ATHENS, Greece -- The popular Greek holiday island of Santorini is threatened by an oil slick leaking from a cruise ship that sank near its shores over two weeks ago, a Greek daily reported on Sunday.
Ethnos daily reported that the oil slick had broken through floating barriers to spread to a distance of five kilometres (three miles) from the site of the shipwreck, a bay near the island port of Fyra.
Santorini's regional governor told the newspaper that the government had not indicated what it intended to do about the estimated 450 tonnes of fuel believed to be contained in the Greek-flagged ship's tanks.
"We know of no plan, which company will handle the operation, the timetable, nothing," said Dimitris Bailas, prefect of the Cycladic islands that Santorini is part of. "We have not even been told what chemicals are on board."
On Saturday, the head of Greenpeace in Greece accused the government of "criminal" delays.
"Two weeks have gone by, and no decision has been made (to drain the fuel)," Greenpeace Hellas director Nikos Haralambidis told Ta Nea daily. "This delay is criminal."
The 143-metre (472-foot) cruise ship, Sea Diamond, sank on April 6 several hours after hitting a reef as it was preparing to dock at Santorini.
Some 1,600 passengers and crew were safely evacuated, but two French passengers, a 45-year-old man and his 16-year-old daughter are still missing.

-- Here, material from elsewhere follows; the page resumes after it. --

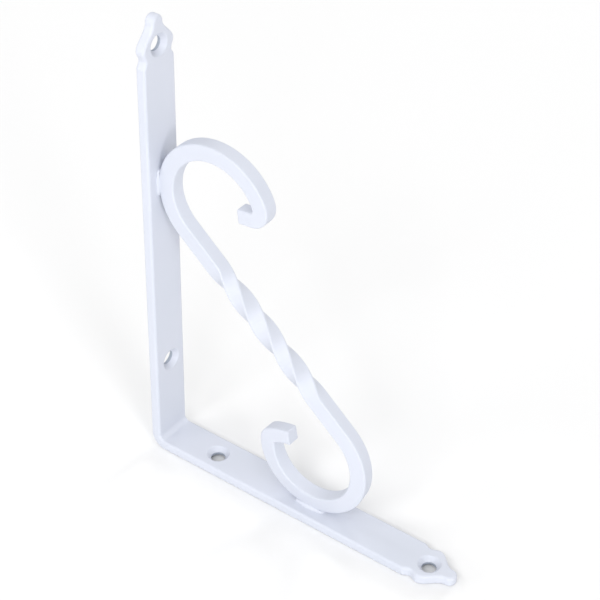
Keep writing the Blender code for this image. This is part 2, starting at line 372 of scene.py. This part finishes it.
def barStations():  # (place, heading, twist, size) from the upper tail down to the lower one
    reach = strap["thickness"] + scroll["gap"] + scroll["width"] / 2 + scroll["curl"]
    top = Vector((wallFace + reach, scroll["upperWeld"]))
    bottom = Vector((wallFace + scroll["lowerWeld"], reach + scroll["lift"]))
    between = bottom - top
    slope = math.atan2(between.y, between.x) + math.asin(2 * scroll["curl"] / between.length)
    straight = math.sqrt(between.length ** 2 - 4 * scroll["curl"] ** 2)
    down = Vector((math.cos(slope), math.sin(slope)))
    middle = (top + bottom) / 2
    upper = curledEnd(middle - down * straight / 2, slope + math.pi, scroll["upper"], scroll["upperTail"])
    lower = curledEnd(middle + down * straight / 2, slope, scroll["lower"], scroll["lowerTail"])
    stations = []
    for (place, heading), left in zip(upper, leftAlong(upper)):
        size = scroll["upperEnd"] + (1 - scroll["upperEnd"]) * easeIn(left / scroll["taper"])
        stations.insert(0, (place, heading - math.pi, 0.0, size))
    stations.append((middle - down * straight / 2, slope, 0.0, 1.0))
    steps = math.ceil(scroll["twist"] / scroll["step"])
    for i in range(steps + 1):
        along = scroll["twist"] * i / steps
        place = middle + down * (scroll["twistShift"] + along - scroll["twist"] / 2)
        stations.append((place, slope, twistAt(along), 1.0))
    stations.append((middle + down * straight / 2, slope, twistAt(scroll["twist"]), 1.0))
    for (place, heading), left in zip(lower, leftAlong(lower)):
        size = scroll["lowerEnd"] + (1 - scroll["lowerEnd"]) * easeIn(left / scroll["taper"])
        roll = math.radians(scroll["roll"]) * easeIn(left / scroll["rollFade"])
        stations.append((place, heading, math.tau + roll, size))
    return stations


def stationMatrix(station):  # local x runs along the bar; a thinner section keeps its front in line
    place, heading, twist, size = station
    turn = Matrix.Rotation(-heading, 4, "Y") @ Matrix.Rotation(twist, 4, "X")
    across = scroll["shift"] - (1 - size) * scroll["depth"] / 2
    return Matrix.Translation((place.x, across, place.y)) @ turn @ Matrix.Diagonal((1, size, size, 1))


def barShape():  # a rounded square across x, drawn through the stations
    shape = bmesh.new()
    bmesh.ops.create_circle(shape, segments=4, radius=math.sqrt(2), cap_ends=True)
    bmesh.ops.rotate(shape, cent=(0, 0, 0), matrix=Matrix.Rotation(math.pi / 4, 3, "Z"), verts=shape.verts)
    bmesh.ops.rotate(shape, cent=(0, 0, 0), matrix=Matrix.Rotation(math.pi / 2, 3, "Y"), verts=shape.verts)
    bmesh.ops.scale(shape, vec=(1, scroll["depth"] / 2, scroll["width"] / 2), verts=shape.verts)
    bmesh.ops.bevel(
        shape, geom=shape.verts[:], offset=scroll["edge"], offset_type="OFFSET",
        segments=scroll["edgeSegments"], profile=0.5, affect="VERTICES", material=-1)
    stations = barStations()
    bmesh.ops.transform(shape, matrix=stationMatrix(stations[0]), verts=shape.verts)
    cap = next(iter(shape.faces))
    for i, (last, station) in enumerate(zip(stations, stations[1:])):
        cap = nextRing(shape, cap, i == 0)
        step = stationMatrix(station) @ stationMatrix(last).inverted()
        bmesh.ops.transform(shape, matrix=step, verts=cap.verts)
    return shape


scrollPiece = finishPiece(barShape(), "scrollPainted", paint)
ends = scrollPiece.modifiers.new("ends", "BEVEL")
ends.width = scroll["endRound"] / perMetre
ends.segments = scroll["endSegments"]
ends.limit_method = "ANGLE"
ends.angle_limit = math.radians(scroll["endAngle"])
flat = scrollPiece.modifiers.new("flat", "WEIGHTED_NORMAL")
flat.keep_sharp = True
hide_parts("scroll")
print("scroll twisted and curled")


# The welds: iron run in between curl and strap and dressed to a hollow fillet, under the same paint
weld = {
    "corner": 1.2,
    "cornerSteps": 8,
    "sideSteps": 24,
    "endSteps": 8,
    "hem": 0.7,  # how far it runs out on the strap all round
    "rise": 1.6,  # how far it climbs the bar's flanks
    "overlap": 0.1,  # how far it runs into the bar where it doesn't climb
    "rings": 10,
    "footShare": 0.85,  # of a quarter circle, where the hollow starts on the strap
    "topShare": 0.13,  # and where it ends on the bar
    "sunk": 0.08,  # the whole hollow lies this much lower
    "buried": 0.4,  # its underside, below the strap's face
    "sharpAngle": 50,  # degrees
}
weldUpper = {
    "halfLength": 5.3,
    "front": -3.4,
    "back": 2.4,
    "lean": 0.0,  # how fast the bar's underside rises from front to back
    "foot": 0.5,  # how much further than the hem it runs out beside the bar
}
weldLower = {
    "halfLength": 6.4,
    "front": -3.0,
    "back": 2.7,
    "lean": 0.12,
    "foot": 1.3,
}


def weldOutline(joint):  # round the contact, as places with their outward directions
    corner, bends = weld["corner"], weld["cornerSteps"]
    x, y = joint["halfLength"] - corner, (joint["back"] - joint["front"]) / 2 - corner
    corners = [Vector((x, y)), Vector((-x, y)), Vector((-x, -y)), Vector((x, -y))]
    points = []
    for i, centre in enumerate(corners):
        for j in range(bends):
            angle = (i + j / bends) * math.pi / 2
            out = Vector((math.cos(angle), math.sin(angle)))
            points.append((centre + corner * out, out))
        out = Vector((math.cos((i + 1) * math.pi / 2), math.sin((i + 1) * math.pi / 2)))
        steps = weld["endSteps"] if i % 2 else weld["sideSteps"]
        for j in range(steps):
            points.append((centre.lerp(corners[(i + 1) % 4], j / steps) + corner * out, out))
    return points


def weldShape(joint):  # x along the strap, y across it, z off its face, the contact at x = 0
    outline = weldOutline(joint)
    outward = {(round(place.x, 3), round(place.y, 3)): out for place, out in outline}
    shape = bmesh.new()
    cap = shape.faces.new([shape.verts.new((place.x, place.y, 0)) for place, out in outline])
    for i in range(weld["rings"] + 1):
        cap = nextRing(shape, cap, i == 0)
        bmesh.ops.translate(shape, vec=(0, 0, 1), verts=cap.verts)
    outer = scroll["curl"] + scroll["width"] / 2
    for v in shape.verts:  # z still counts the rings: 0 is the underside, the hollow is 1 and up
        x, y, ring = v.co
        out = outward[round(x, 3), round(y, 3)]
        full = math.cos(math.pi / 2 * x / joint["halfLength"]) ** 2  # fades towards the weld's ends
        across = y + (joint["front"] + joint["back"]) / 2
        under = scroll["gap"] + outer - math.sqrt(outer ** 2 - x ** 2)
        under += joint["lean"] * (across - joint["front"])
        height = under + weld["overlap"] + weld["rise"] * full
        spread = weld["hem"] + joint["foot"] * full * abs(out.y)
        along = max(ring - 1, 0) / weld["rings"]
        share = math.pi / 2 * (weld["footShare"] + (weld["topShare"] - weld["footShare"]) * along)
        rise = height * (1 - math.sin(share)) - weld["sunk"] if ring > 0.5 else -weld["buried"]
        reach = spread * (1 - math.cos(share))
        v.co = (x + out.x * reach, across + out.y * reach, rise)
    return shape


def makeWeld(name, place, joint):
    shape = weldShape(joint)
    bmesh.ops.transform(shape, matrix=place, verts=shape.verts)
    piece = finishPiece(shape, name, paint)
    piece.data.set_sharp_from_angle(angle=math.radians(weld["sharpAngle"]))


onWall = Matrix.Translation((wallFace + strap["thickness"], 0, scroll["upperWeld"]))
onShelf = Matrix.Translation((wallFace + scroll["lowerWeld"], 0, strap["thickness"]))
makeWeld("weldUpper", onWall @ Matrix.Rotation(math.pi / 2, 4, "Y"), weldUpper)
makeWeld("weldLower", onShelf, weldLower)
print("welds filled")


# The studio: pale floor, soft lamps all round, and the camera
studio = {
    "floorColour": "EAEAEA",
    "floorSize": 8.0,
    "floorRoughness": 0.9,
    "floorShine": 0.1,
    "surround": 0.55,
    "lampSize": 0.5,
    "lampDistance": 1.8,
    "aim": (0, 0, 0.08),
    "lamps": {  # degrees round from the front, degrees up, watts
        "front": (0, 40, 4.9),
        "frontRight": (20, 40, 4.2),
        "lowFrontRight": (30, 15, 4.7),
        "lowRight": (60, 15, 8.8),
        "right": (60, 40, 1.7),
        "highRight": (60, 65, 2.1),
        "lowFrontLeft": (-30, 15, 2.6),
        "frontLeft": (-45, 40, 2.8),
        "left": (-90, 40, 4.8),
        "backLeft": (-150, 40, 2.7),
        "back": (180, 20, 8.5),
    },
}
view = {
    "place": (0.32129, -0.44435, 0.52409),
    "turn": (52.2469, -0.6721, 36.6804),
    "lens": 118.2,
    "sensor": 36,
    "clip": (0.05, 50),
}


def addFloor():
    shape = bmesh.new()
    bmesh.ops.create_grid(shape, x_segments=1, y_segments=1, size=studio["floorSize"] / 2 * perMetre)
    finish = bpy.data.materials.new("matteFloor")
    finish.use_nodes = True
    shader = finish.node_tree.nodes["Principled BSDF"]
    shader.inputs["Base Color"].default_value = linearColour(studio["floorColour"])
    shader.inputs["Roughness"].default_value = studio["floorRoughness"]
    shader.inputs["Specular IOR Level"].default_value = studio["floorShine"]
    floor = finishPiece(shape, "floor", finish, body=None)


def addLamp(name, around, up, power):
    data = bpy.data.lights.new(name, "AREA")
    data.shape = "DISK"
    data.size = studio["lampSize"]
    data.energy = power
    lamp = bpy.data.objects.new(name, data)
    around, up = math.radians(around), math.radians(up)
    away = Vector((math.sin(around) * math.cos(up), -math.cos(around) * math.cos(up), math.sin(up)))
    lamp.location = Vector(studio["aim"]) + away * studio["lampDistance"]
    lamp.rotation_euler = away.to_track_quat("Z", "Y").to_euler()
    bpy.context.scene.collection.objects.link(lamp)


def addSurround():
    world = bpy.data.worlds.new("surround")
    world.use_nodes = True
    background = world.node_tree.nodes["Background"]
    background.inputs["Color"].default_value = (1, 1, 1, 1)
    background.inputs["Strength"].default_value = studio["surround"]
    bpy.context.scene.world = world


def addCamera():
    data = bpy.data.cameras.new("camera")
    data.lens = view["lens"]
    data.sensor_width = view["sensor"]
    data.clip_start, data.clip_end = view["clip"]
    camera = bpy.data.objects.new("camera", data)
    camera.location = view["place"]
    camera.rotation_euler = [math.radians(t) for t in view["turn"]]
    bpy.context.scene.collection.objects.link(camera)
    bpy.context.scene.camera = camera


addFloor()
for name, lamp in studio["lamps"].items():
    addLamp(name, *lamp)
addSurround()
addCamera()
bpy.context.scene.view_settings.view_transform = "Standard"
print("studio lit")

Santorini is one of Greece's top travel destinations, visited by hundreds of thousands of tourists every year, and local authorities have threatened to sue the ship's owners for damage to the island's economy and environment.
The Sea Diamond's operators, Cyprus-based Louis Hellenic Cruise Lines, on Sunday took out full-page advertisements in newspapers to insist they were taking "all necessary clean-up measures."
"We immediately sent the best clean-up company on site, and (the operation) is proceeding speedily at our own cost," Louis said. "We are taking every measure to minimise consequences to the environment.
The Sea Diamond's captain and five officers have been charged with causing a shipwreck through negligence, breaching international shipping safety regulations and polluting the environment.